Mercury has always looked like an outlier among the rocky planets

Mercury belongs to the same broad family as Earth, Venus, and Mars, yet chemically it stands apart. Planetary missions have shown that its crust is rich in sulfur and magnesium, poor in iron at the surface, and overall far more chemically reduced than other rocky worlds in the Solar System. That reduced state means Mercury’s materials are dominated more by sulfides, carbides, and silicides than by the oxides that are common on Earth.

Those differences have made Mercury hard to interpret. Scientists do not have rocks collected directly from the planet, and models built around Earth’s magmatic history are a poor fit for a world formed under very different chemical conditions. A team at Rice University has now taken a practical detour around that problem by turning to a rare meteorite whose composition appears unusually close to Mercury’s.

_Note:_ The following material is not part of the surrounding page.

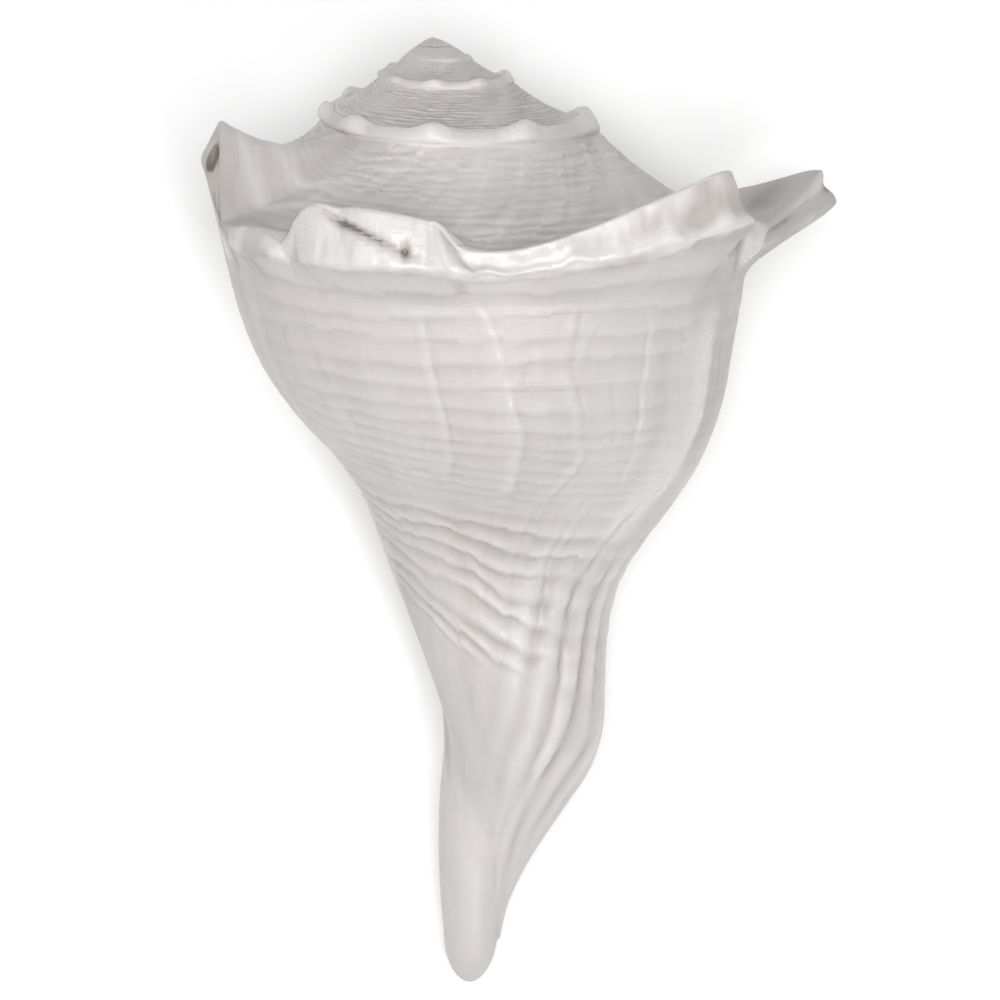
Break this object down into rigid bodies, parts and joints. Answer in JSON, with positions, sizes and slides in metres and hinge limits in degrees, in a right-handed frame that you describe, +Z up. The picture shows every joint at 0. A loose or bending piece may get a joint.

The meteorite is Indarch, an EH4 enstatite chondrite that fell in Azerbaijan in 1891. According to the researchers, its highly reduced chemistry makes it a compelling proxy for materials that may have helped build Mercury. Using that link, the team created laboratory compositions based on Indarch and subjected them to high-temperature experiments designed to reproduce Mercury-like rock formation.

Why Indarch matters

Indarch is unusual even by meteorite standards. Enstatite chondrites are rare, and they are thought to have formed near the Sun in the early solar nebula. They contain high iron content and uncommon sulfur-rich compounds, features that make them especially useful for thinking about a world like Mercury, which formed in a hotter, more chemically reducing environment than Earth.

The Rice team’s reasoning is straightforward: if Mercury’s rocks cannot be examined directly in the lab, a meteorite with very similar chemistry can provide a controlled starting point. That does not make Indarch a literal sample of Mercury. It makes it a plausible analog, one that can be melted, pressurized, and tracked through mineral transformations in ways that spacecraft observations alone cannot provide.

This matters because surface measurements from missions can tell scientists what elements are present, but they are less direct about how those materials evolved inside the planet. Experimental petrology can fill that gap by showing what kinds of melts and minerals should emerge under Mercury-like conditions.

Bringing a difficult planet into the lab

The researchers built a model melt composition based on Indarch and heated it under controlled conditions to produce synthetic Mercury-like rocks. That approach lets scientists test how highly reduced materials behave as they melt, crystallize, and separate into different mineral phases.

For Mercury, this is more than a geochemical curiosity. The planet’s surface composition carries clues about its interior structure, thermal history, and formative environment. If the crust is sulfur-rich and strongly reduced, those traits may help explain how Mercury differentiated, what its mantle was like, and why its chemistry diverged so far from its rocky siblings.

The experiments therefore act as a translation layer between remote sensing data and planetary history. They allow researchers to ask not only what Mercury looks like today, but what combination of early building blocks and later evolution could have produced that outcome.

A different template for rocky planet formation

The broader implication is that Earth should not be treated as the default template for understanding every rocky planet. Mercury has long resisted that instinct. Its composition reflects formation conditions that were closer to the Sun and far more reducing than those that shaped Earth.

By anchoring their work to Indarch, the Rice scientists are effectively testing a different branch of rocky world evolution. That can sharpen models of how materials were distributed in the inner solar nebula and how local chemical environments influenced the planets that emerged from it.

It also matters for comparative planetology. The more clearly scientists can define Mercury’s path, the more informative it becomes as a counterexample. Worlds that look superficially similar in size class or density can still preserve radically different chemical histories.

What this means for planetary science

Mercury remains one of the least intuitively understood terrestrial planets. It is close to the Sun, geologically distinct, and chemically unlike the planetary models most researchers learned from Earth. That makes every credible proxy valuable.

The Indarch-based experiments do not eliminate uncertainty, but they reduce it in an important way. They give scientists a tangible material framework for interpreting Mercury’s reduced chemistry rather than relying purely on inference from orbital measurements. In planetary science, where direct samples are scarce, that kind of analog work can be decisive.

The result is a more experimentally grounded picture of how Mercury may have formed and evolved. It also reinforces a larger lesson: the Solar System’s rocky planets share a family resemblance, but they did not all grow up under the same chemical rules. Mercury may be the clearest proof of that, and a meteorite that landed on Earth more than a century ago is now helping explain why.